I may have vanished without trace for several days, but the aforsaid trace is now about to appear. I’m not going to tell you how we took the 9.34, Cousin Wilf is fine and has a new dog, Aunt Bessie has lost 40 pounds thanks to a new Great Horse-Punishing Diet from Kabiristan and all the other indispensible travel notes.
Nor write a cryptic poem. (Actually, I did in the end, but not directly about Holy Island)
Instead, a short piece of prose about a feeling.
Holy Island has historical business dating back to the 7th century during which St. Aidan, one of the exponents of early English christianity, started a monastery there on land granted to him by the then King of Northumbria (635). (This was too early for kings of England, which didn’t yet exist). In 684, A certain Cuthbert, later Saint C, came to the abbey at Lindisfarne and was buried there in 687. The monks (supposedly?) dug his body up eleven years after his death, it was found not to have decomposed, and this, as much as his saintly life, contributed to the popularity of the abbey in the ensuing years.
In the ninth century, the Vikings were felt to be a threat to the abbey and as a result, following a precept of St Cuthbert, the monks abandoned the site. They then carried St C’s body around for a hundred years until eventually settling at Durham, where his body still rests.
The abbey fell into disuse and was eventually replaced by a priory after the Norman invasion of 1066. This priory in turn was dissolved by Henry the Eighth after his quarrel with Rome, and in 1570 some of the stone from it was used to build a fort on a volcanic knoll about a mile away. This was later upgraded to a castle during the reign of Elizabeth the First, but it never saw any major conflict.
What’s left of all this at the present time is a ruin – that of the Norman priory – and the Castle which was converted into a private home by the Edwardian architect Edwin Lutyens and eventually acquired by the National Trust in 1944.

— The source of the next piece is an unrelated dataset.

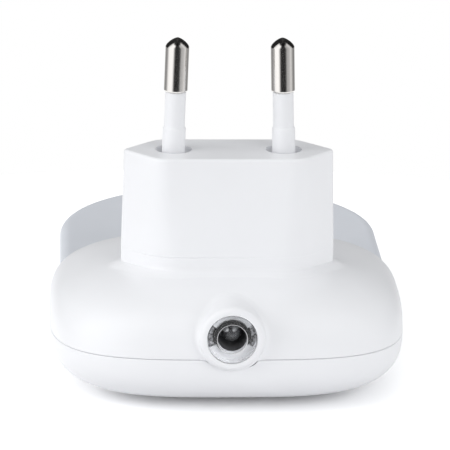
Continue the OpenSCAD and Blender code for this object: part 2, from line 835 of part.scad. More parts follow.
rear_housing();
front_cover();
diffuser();
plug_block();
retainer_plate();
retainer_screws();
pin_left();
pin_right();
sleeve_left();
sleeve_right();
pin_tags();
live_wire();
neutral_wire();
driver_board();
board_screws();
film_capacitor();
smoothing_capacitor();
bridge_rectifier();
fusible_resistor();
bleed_resistor();
zener_diode();
varistor();
transistor();
sensor_window();
sensor_shroud();
light_sensor();
led_board();
led_chips();
reflector();
led_wires();
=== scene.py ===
"""Looks of the plug in night light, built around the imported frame.

Lengths in this file are millimetres until mesh_object() writes them in metres. The origin and
the axes are the frame's: +Z along the contact pins, +Y from the sensor to the diffuser.
"""

import math

import bmesh
import bpy
import numpy as np
from mathutils import Matrix, Vector


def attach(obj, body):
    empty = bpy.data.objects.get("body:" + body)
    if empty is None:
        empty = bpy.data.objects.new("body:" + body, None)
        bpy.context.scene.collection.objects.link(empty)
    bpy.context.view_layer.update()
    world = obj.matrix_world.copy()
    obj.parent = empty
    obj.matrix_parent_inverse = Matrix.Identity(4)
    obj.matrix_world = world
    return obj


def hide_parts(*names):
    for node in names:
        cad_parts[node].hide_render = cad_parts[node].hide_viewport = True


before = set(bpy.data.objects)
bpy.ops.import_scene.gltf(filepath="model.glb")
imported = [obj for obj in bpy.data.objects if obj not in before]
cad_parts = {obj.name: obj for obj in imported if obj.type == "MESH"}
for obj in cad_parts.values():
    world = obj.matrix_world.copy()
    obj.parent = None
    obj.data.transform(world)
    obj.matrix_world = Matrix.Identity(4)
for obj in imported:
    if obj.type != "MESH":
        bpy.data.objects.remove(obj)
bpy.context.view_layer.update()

MM = 0.001
KEEP = 0.06  # narrow strips beside rounded edges, which keep the flats beside them flat
SLIP = 0.1  # clearance between pieces, and half of it around what is turned
PAST = 1.0  # how far a cutter reaches past what it cuts
LEAST_R = 0.3  # smallest radius that an inset leaves a rounded corner

# Shells, with the same values as the CAD
SHELL_W = 60.4
NEAR_LEN = 27.8
FAR_LEN = 20.5
WIDEST_Y = 7.2
PARTING_Z = 10.4
REAR_RISE = 11.4
WALL = 1.8
PLAN_POWER = 3.6
TOP_POWER = 2.5
FACE_POWER = 3.6
REAR_POWER = 3.2
FRONT_POWER = 2.95
REAR_FLAT = 0.16
FRONT_FLAT = 0.42
RIM_R = 0.18
PART_GAP = 0.07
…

Both castle and priory feature in the following image:
www.northeastengland.talktalk.net/Lindisfarne.htm
A feeling
Holy Island is thoroughly modernised: you drive your car (not mine in fact) over the causeway accessible at low tide and are obliged to park on the edge of the village, which backs on to the priory ruins. The castle is beyond, towards the southern tip of the island, accessed only on foot.
I experienced a sense of well-being in this place. It felt very peaceful. The word is not the thing. Partly, there is this enormous sense of space – a virtual 360-degree horizon. Then, there is the smell of seaweed and the vitality of the air. Where we come from on the coast of the English Channel, we certainly have fresh air, but the sea is too polluted by constant shipping to allow much seaweed, and even the air, compared to that of Holy Island, seems to lack a certain zap.
All this contributes, but none of this is the core of the feeling. I experienced something similar on the island of Innisfree, off the coast of Ireland, many years ago. My friend the late John Mercer was in thrall to islands, and for me too, as for him, there is no doubting the sway that they hold over the heart and the imagination. This sense of peace, however, has me reaching back to a former time, an earlier age. It has about it the feel of monastic life and of the Middle Ages. It feels like something I have known, intimately, in a former life. There is a pain there, grief for what has gone irrevocably from these lands. Grief for a slow, green, quiet England that we shall not know again.